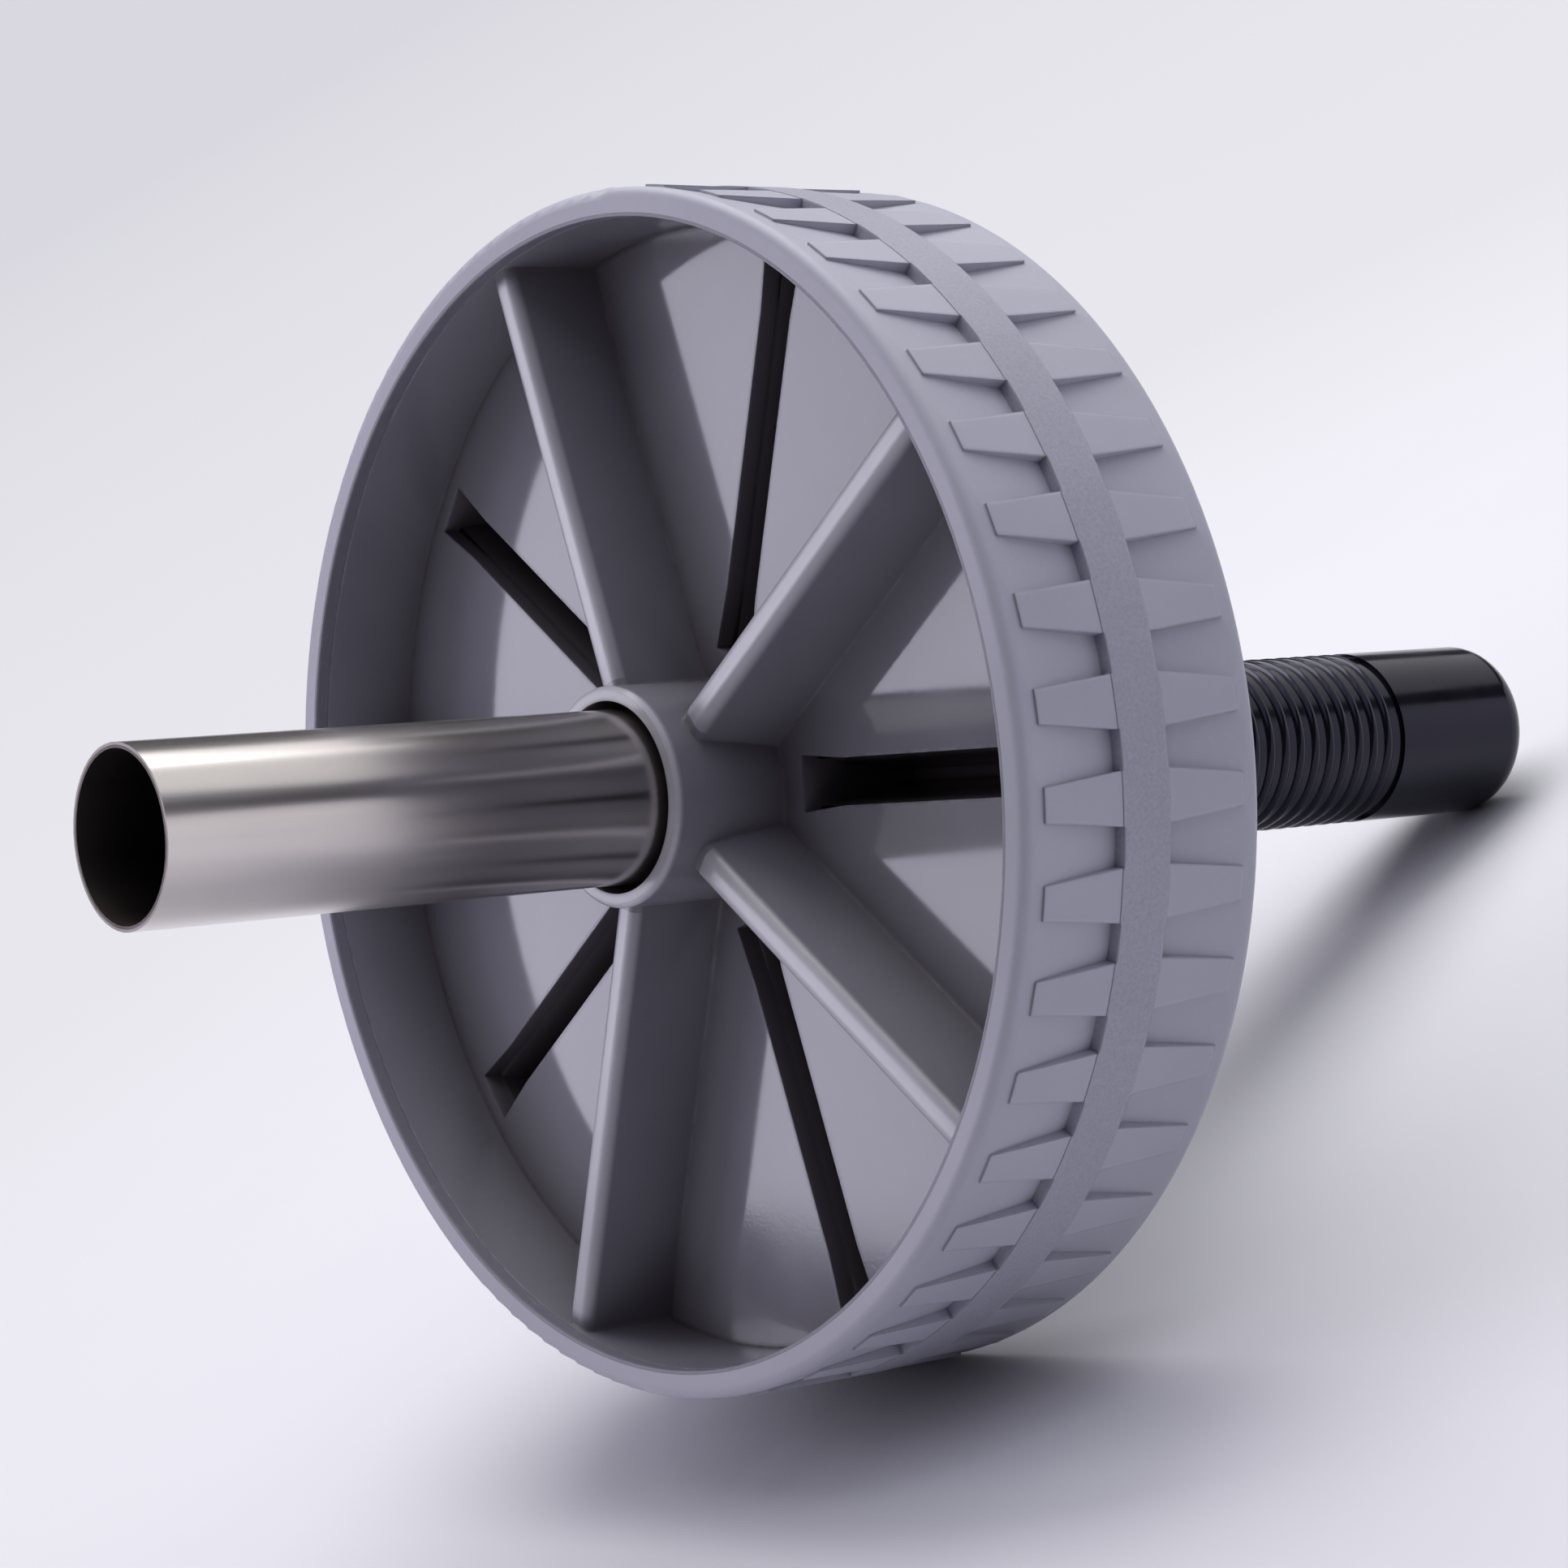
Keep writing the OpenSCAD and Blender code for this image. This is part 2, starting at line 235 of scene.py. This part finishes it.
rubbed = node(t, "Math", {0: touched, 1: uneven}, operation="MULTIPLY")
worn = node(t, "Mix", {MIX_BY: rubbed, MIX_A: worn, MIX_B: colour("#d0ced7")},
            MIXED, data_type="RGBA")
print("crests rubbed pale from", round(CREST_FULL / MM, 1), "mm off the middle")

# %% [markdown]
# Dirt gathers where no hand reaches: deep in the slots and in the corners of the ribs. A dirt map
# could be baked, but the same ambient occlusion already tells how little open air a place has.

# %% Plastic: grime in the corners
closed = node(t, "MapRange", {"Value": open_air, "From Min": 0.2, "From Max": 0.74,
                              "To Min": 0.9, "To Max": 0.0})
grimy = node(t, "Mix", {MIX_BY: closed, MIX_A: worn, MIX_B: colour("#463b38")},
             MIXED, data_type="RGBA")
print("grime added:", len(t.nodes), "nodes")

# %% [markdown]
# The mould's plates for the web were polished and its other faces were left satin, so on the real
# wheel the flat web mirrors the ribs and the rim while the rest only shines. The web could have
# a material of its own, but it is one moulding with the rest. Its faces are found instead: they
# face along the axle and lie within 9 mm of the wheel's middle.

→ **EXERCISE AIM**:
Make an exact copy of every line in the data.

→ **THE RESPONSE**:
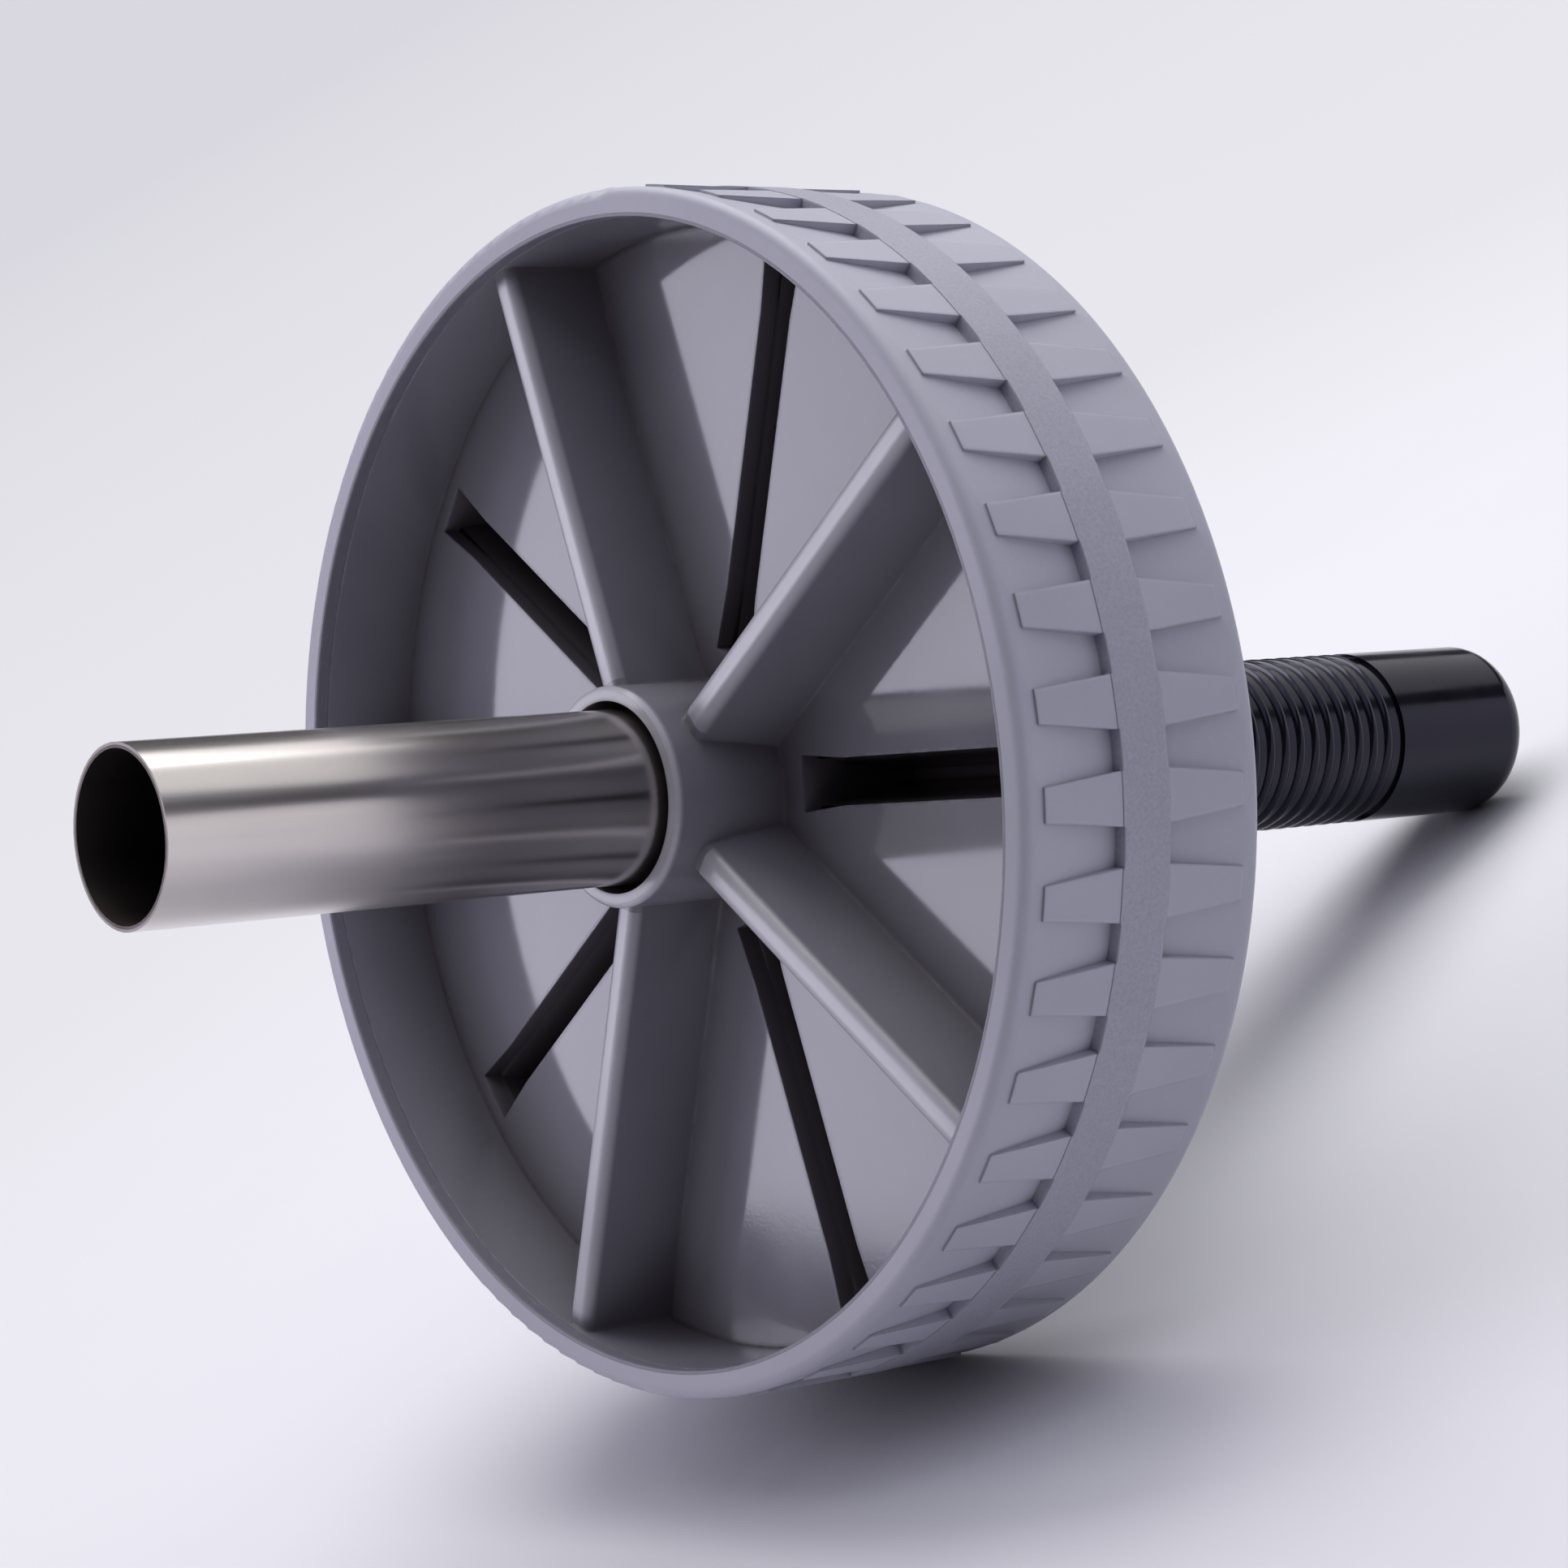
Keep writing the OpenSCAD and Blender code for this image. This is part 2, starting at line 235 of scene.py. This part finishes it.
rubbed = node(t, "Math", {0: touched, 1: uneven}, operation="MULTIPLY")
worn = node(t, "Mix", {MIX_BY: rubbed, MIX_A: worn, MIX_B: colour("#d0ced7")},
            MIXED, data_type="RGBA")
print("crests rubbed pale from", round(CREST_FULL / MM, 1), "mm off the middle")

# %% [markdown]
# Dirt gathers where no hand reaches: deep in the slots and in the corners of the ribs. A dirt map
# could be baked, but the same ambient occlusion already tells how little open air a place has.

# %% Plastic: grime in the corners
closed = node(t, "MapRange", {"Value": open_air, "From Min": 0.2, "From Max": 0.74,
                              "To Min": 0.9, "To Max": 0.0})
grimy = node(t, "Mix", {MIX_BY: closed, MIX_A: worn, MIX_B: colour("#463b38")},
             MIXED, data_type="RGBA")
print("grime added:", len(t.nodes), "nodes")

# %% [markdown]
# The mould's plates for the web were polished and its other faces were left satin, so on the real
# wheel the flat web mirrors the ribs and the rim while the rest only shines. The web could have
# a material of its own, but it is one moulding with the rest. Its faces are found instead: they
# face along the axle and lie within 9 mm of the wheel's middle.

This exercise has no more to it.